The title of the article is "Now, the Crackdown," but the thrust of the article is about Republicans and neo-cons not getting it and falling into the same old military interventionist mode. What's that have to do with what I thought was about Supreme Leader Khamenei's "crackdown" on Mousavi supporters' planned demonstration? I was hoping for insight, not hindsight.
June 20, 2009 1:20 AM | Reply | Permalink
Just two thoughts in reading all of the above....
1. Might what is unfolding in Iran now be a cultural divide as much as anything else, pitting young urban, educated, secular and possibly wealthier against smaller town, rural, poorer less educated and/or more fundamentalist? If so, and if the police and military are made up of the latter group, this situation could well be more analogous to China in 1989 than Eastern Europe in the early 90's.
2. If, in fact, the regime is able to reassert control, it seems very likely that the first thing it will do is to focus people's attention on external events as a way to consolidate its grip on power. In that case, look for a very confrontational stance on the nuclear issue.
June 20, 2009 1:38 AM | Reply | Permalink
With all this vituperation, slander, ad hominem arguments and petty savagery, I'm afraid you gentlemen have made yourselves irrelevant. You appear to have forgotten about everything except who will win the contest for drama queen.
But thanks for the reminder of why I fled Middle Eastern studies in 1979. A pox on both your houses.
June 20, 2009 3:31 PM | Reply | Permalink
Well, unemployment is on the rise here in the good ol' USA, as we all know. Is there any reason why young Americans who can't get jobs here shouldn't be employed in fixing Iran?
Run the invasions and/or intervention with the same plans and paperwork as for Iraq, changing only the "Q" to an "N". I'm sure it'll work just as well.
Before I can give the proper weight to the arguements presented above I need to know two things: Are you the same "tintin" who posts at "Sadly, No!"? And are you, Seth, one of the Edenbaums from Syosset, NY? I might have gone to schul with you.
June 21, 2009 10:34 AM | Reply | Permalink
And Seth, no one is calling you a prawn.
June 21, 2009 10:35 AM | Reply | Permalink
"But I don't go out of my way to argue for the overthrow of the "Jewish state." I just don't defend it or any government founded on Jus Sanguinis, especially one that is a modern fabrication built on expropriated land. And of course I support those whose land has been expropriated, not those who've taken it."
Definitely not the Syosset Edenbaums I knew!
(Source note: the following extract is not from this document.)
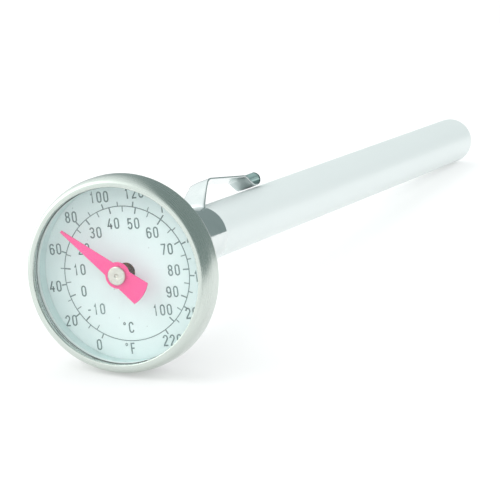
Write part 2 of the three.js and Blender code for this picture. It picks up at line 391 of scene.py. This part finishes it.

Good for you!
June 21, 2009 10:40 AM | Reply | Permalink
"Fact is, Seth, I NEVER read YOU up in arms about any repression except when Israel oppresses the Palestinians. Not Egypt. Not China. Not Darfur. Not Congo. Not Syria. Never hear you complain about the ideological rot at the center of a regime unless it's the zionist ideology."
tintin
It's a hell of a thing, isn't it, tintin? But that's the way its going, pal. It won't be, as the old joke has it "good for the Jews".
You know, it might be a reaction to having Israel and the IDF stuffed down our throats since 1967. There was bound to be a reaction. I knew we were in dangerous territory when the IDF started becoming sex symbols. This is not going to turn out well, I told myself, and what was the upshot? No Gentile likes to think his girlfriend is clubbing the clam to a poster of shirtless, buff IDF soldiers.
So what did you expect? You know tintin, from those to whom too much is given, a little more is expected.
June 21, 2009 10:49 AM | Reply | Permalink
"So what did you expect? You know tintin, from those to whom too much is given, a little more is expected."
In this case, to whom much was given, a tremendous--unprecedented amount--was also taken. Mooser, this is a road you might not want to go down.